RIP‑002 · Consent Registry
A shared on‑chain index of active consents, revocations, and cumulative pulls. Wallets and auditors can verify “is this still allowed?” without trusting an app.
RIP‑003 · Cross‑Network Flow Intent
A signed instruction that describes where liquidity should move across domains (which chain is over‑funded, which is under‑funded, how much may move, by whom, and until when).
RIP‑004 · Non‑Custodial Rebalancing
Execution logic for RIP‑003. Liquidity moves from the surplus domain to the deficit domain using permissioned pull, without bridges, wraps, or pooled custody.
RIP‑005 · Flow Channels
Continuous, rate‑limited pull between a grantor and grantee. Enables streaming payouts, automated treasury draining, recurring settlement — under pause and revoke.
RIP‑006 · Universal Clock & Adaptive Routing
A shared timing model and router logic. Channels across chains stay in sync on rate limits and allocation targets, so no venue gets over‑drawn.
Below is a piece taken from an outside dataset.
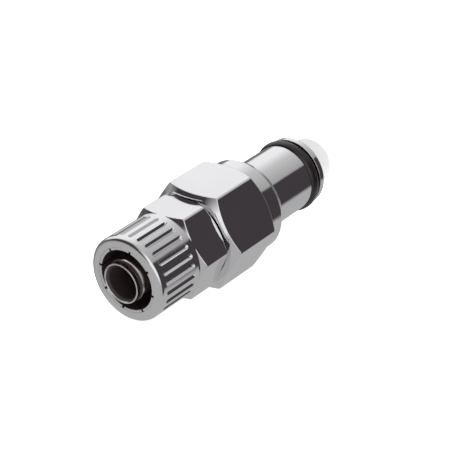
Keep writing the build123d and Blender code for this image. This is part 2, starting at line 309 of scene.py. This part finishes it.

RIP‑007 · Policy‑Bound Pull
Programmatic policy on top of consent: spend ceilings, jurisdiction limits, KYC requirements, allowed destinations, rate guards, emergency stops — the compliance surface institutions require.
RIP‑008 · Settlement Mesh
Network‑wide equilibrium. Liquidity allocates itself toward target weights across chains, custodians, and venues using only revocable consent, no custody.